Vioxx was pulled from the market Sept. 30, 2004, because it doubled risks of heart attack, stroke and death.
The company moved to dismiss the claim, contending that the investors had been put on "inquiry notice" more than two years before they filed suit. In April 2007, U.S. District Judge Stanley Chesler agreed, and dismissed the lawsuit on statute of limitations grounds.
In September 2008, a divided three-judge panel on the 3rd U.S. Circuit Court of Appeals reversed.
It recognized that under the "inquiry notice" standard, plaintiffs are put on notice for the purpose of the statute of limitations in federal securities fraud litigation at the "possibility" of wrongdoing. Moreover, the court held that the investors had not been put on "inquiry notice" more than two years before they filed suit, and thus the statute of limitation had not run.
"The District Court acted prematurely in finding as a matter of law that appellants were on inquiry notice of the alleged fraud before October 9, 2001," the 2-1 panel held.
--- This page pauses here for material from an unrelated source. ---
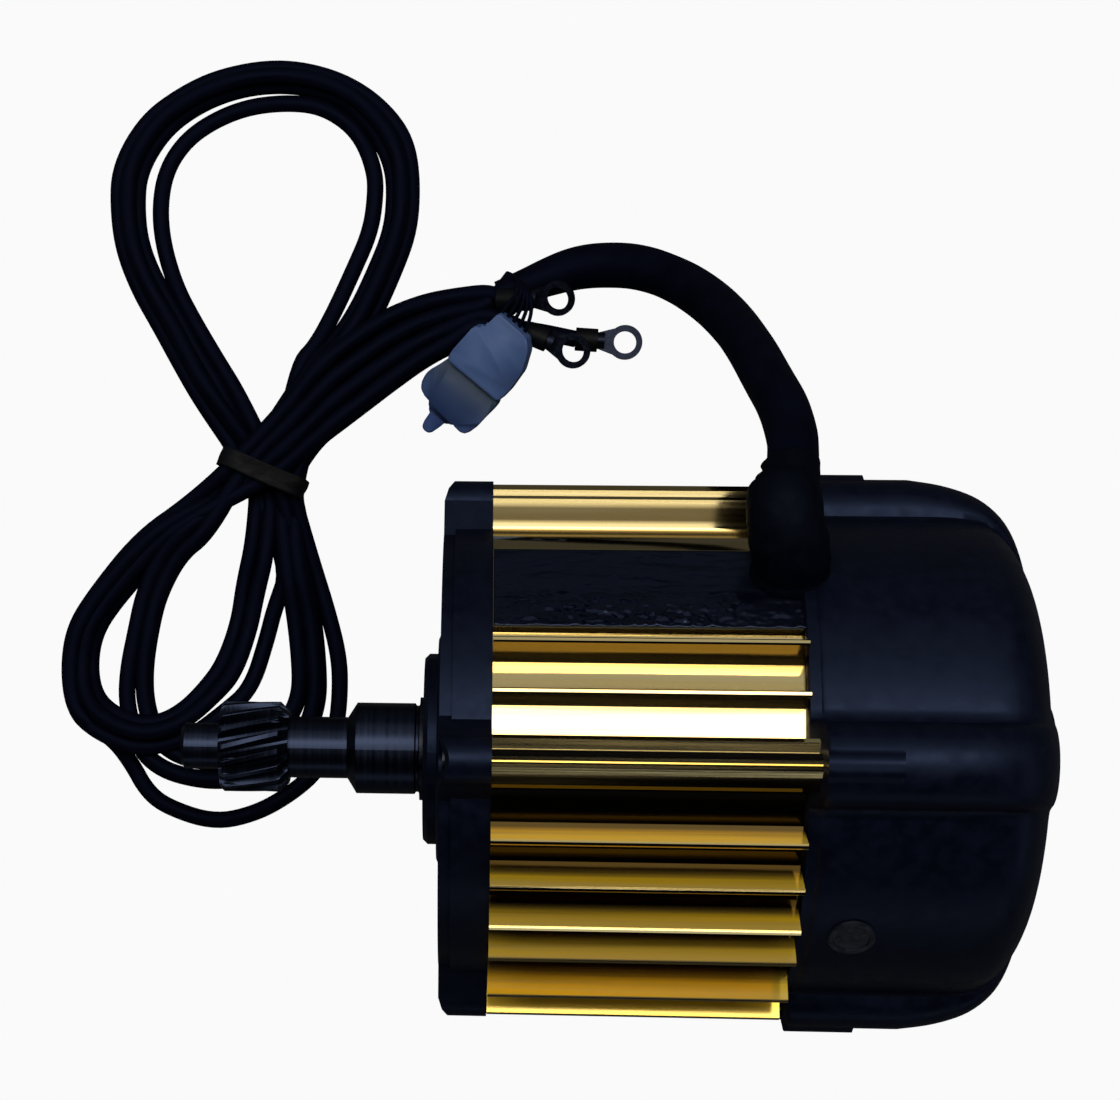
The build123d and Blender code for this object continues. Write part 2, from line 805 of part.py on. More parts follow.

In asking the Supreme Court to review the case, Merck pointed to a circuit split, noting that other courts of appeals have started the period for lawsuits "when an investor knows, or has reason to know, that a representation on which it relied was false."
Question presented: Whether under the "inquiry notice" standard applicable to federal securities fraud claims, the statute of limitations does not begin to run until an investor receives evidence of scienter.